“Pero tú me sacaste del vientre materno; me hiciste reposar confiado en el regazo de mi madre. Fui puesto a tu cuidado desde antes de nacer; desde el vientre de mi madre mi Dios eres tú. No te alejes de mí, porque la angustia está cerca y no hay nadie que me ayude”.
Salmo 22:9-11
Este salmo escrito por David, aunque expresa mucho de lo que estaba sintiendo cuando lo escribía, es un salmo mesiánico en el que se relatan los padecimientos que pasaría Jesucristo al morir en la cruz y los sentimientos que experimentaría.
El salmista comienza expresando su angustia, tristeza y la lejanía que siente de Dios ante los problemas que está afrontando. ¿Por qué me has desamparado? –es su primera interrogante. ¿Por qué no me escuchas si clamo a ti día y noche?
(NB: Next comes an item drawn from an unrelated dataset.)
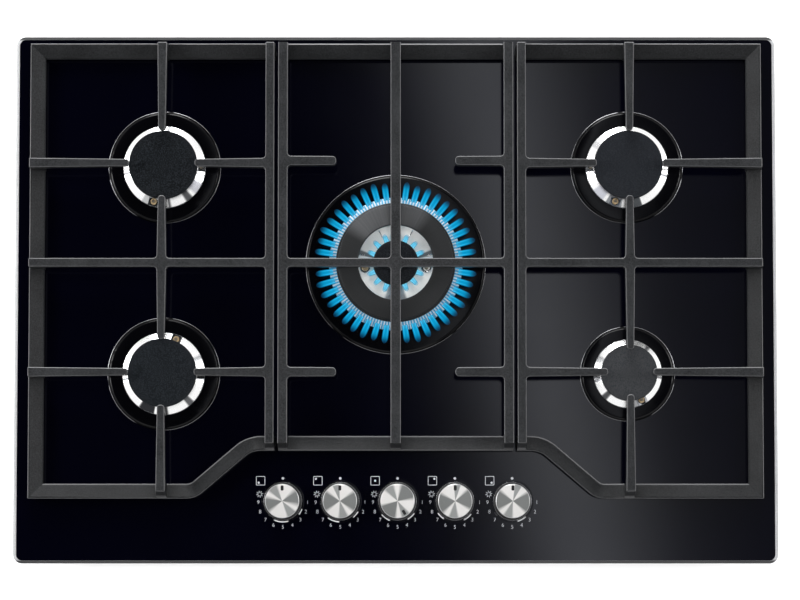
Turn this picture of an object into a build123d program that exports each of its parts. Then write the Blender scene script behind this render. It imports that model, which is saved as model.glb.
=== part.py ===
"""Five-burner gas cooktop, 75 cm wide: a black glass top over a pressed steel casing.

Frame: X to the right, Y to the rear, Z up, origin under the middle of the casing floor.
Lengths are millimetres and angles are degrees. Burner and knob angles are counted
clockwise from the rear, as a cook reads a dial.
"""

import os
from dataclasses import dataclass
from math import atan2, cos, degrees, radians, sin, tan

from build123d import *

os.makedirs("parts", exist_ok=True)

# ---------------------------------------------------------------- driving dimensions

# glass, trim, seal and casing
top_length = 750.0
top_depth = 520.0
top_corner = 9.0
glass_thickness = 6.0
trim_wall = 1.2
trim_lip_width = 3.0
trim_lip_thickness = 0.8
trim_round = 1.4
seal_width = 8.0
seal_thickness = 2.5
seal_inset = 5.0
casing_length = 550.0
casing_depth = 470.0
casing_height = 45.0
casing_sheet = 1.0
casing_corner = 8.0
casing_flange = 4.0
inlet_notch = 45.0

# heights over the glass
support_height = 46.0
bar_depth = 14.0
rail_height = 22.0
rail_inner_height = 14.0
rail_clearance = 4.0
knob_height = 24.0
knob_gap = 3.8
press_travel = 3.0

# pan supports
rail_width = 14.5
rail_edge = 1.2
rail_outer_x = 359.0
rail_rear_y = 250.3
rail_front_y = 196.5
rail_middle_y = 149.9
bend_outer_x = 195.4
bend_inner_x = 140.6
bend_radius = 24.0
bar_width = 9.3
bar_tip_width = 7.0
bar_round = 1.1
side_bar_x = 122.7
side_bar_width = 8.5
centre_side_bar_x = 110.0
centre_bar_width = 9.9
cross_bar_shift = 4.5
junction_round = 3.5
haunch_round = 10.0
bar_end_slope = 2.0
bar_front_slope = 7.0
centre_rear_finger_shift = 2.0
rail_foot_edge = 1.0
tip_reach = 32.0
small_tip_reach = 22.0
tip_rise = 6.0
tip_taper_length = 34.0
side_finger_tip_x = 58.0
wok_dip_radius = 64.0
foot_radius = 5.0
foot_stem_radius = 2.4
foot_stem_length = 5.0

# burners
burner_side_inset = 47.0
burner_rear_inset = 105.0
burner_front_inset = 161.0
wok_burner_shift = 6.0
large_cap_radius = 33.0
large_crown_radius = 40.25
large_skirt_radius = 55.0
large_well_radius = 22.0
large_ports = 28
small_cap_radius = 27.0
small_crown_radius = 33.25
small_skirt_radius = 46.3
small_well_radius = 18.0
small_ports = 24
wok_cap_radius = 58.5
wok_crown_radius = 65.5
wok_skirt_radius = 88.2
wok_well_radius = 23.0
wok_ports = 44
wok_inner_ports = 16
wok_ring_inner_radius = 36.75
wok_inner_cap_radius = 22.25
wok_plug_radius = 30.5
bowl_gap = 0.75
gasket_thickness = 1.0
cup_flange_thickness = 1.5
cup_flange_width = 8.0
cup_wall = 2.0
cup_depth = 10.5
cup_floor_thickness = 2.5
cup_base = 17.0
cup_standing = 10.0
cup_screw_offset = 6.0
gallery_depth = 1.0
well_lip_drop = 3.5
glass_hole_gap = 1.0
skirt_sheet = 1.2
skirt_shoulder = 3.4
skirt_edge_height = 0.6
skirt_hole_gap = 0.5
crown_plate = 2.5
crown_height = 19.5
crown_wall = 3.0
cone_foot = 2.5
cone_drop = 13.5
cone_ledge = 0.6
port_width = 1.8
port_height = 5.5
first_port_angle = 7.0
ring_depth = 6.0
ring_wall = 2.6
cap_thickness = 6.0
cap_crown = 1.0
cap_round = 2.2
cap_overhang = 1.0
cap_rim_depth = 1.5
wok_channel_width = 13.0
wok_deck_height = 9.5
wok_deck = 3.0
wok_inner_port_height = 5.0
wok_inner_cap_thickness = 5.0
plug_radius = 3.0
plug_top = 6.5
plug_bottom = -21.0
plug_collar = 1.4
plug_inset = 4.3
pin_radius = 0.8
pin_length = 5.5
probe_radius = 1.9
probe_top = 8.0
probe_bottom = -15.0
notch_width = 10.0
pin_reach = 3.0
pin_tip_height = 1.2
pin_tip_width = 0.7
wok_fitting_drop = 2.0
boss_radius = 5.0
boss_height = 3.0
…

Eso le daba vueltas en la cabeza una y otra vez. Igual como muchas veces nosotros también nos sentimos y pensamos cuando atravesamos el desierto.
Pero después de expresar eso, David comienza a recordar y relatar las grandezas que Dios había hecho en medio de su familia y en su pueblo. Dios había dado pruebas suficientes de que había estado con sus padres y aquella nación. Es entonces cuando él reclama para sí esas promesas. Porque precisamente en todas esas promesas que están escritas en la Biblia, es donde nuestra fe se incrementa y también donde acudimos ante el Padre a pedirle que nos auxilie, que así como estuvo con otros, esté también con nosotros.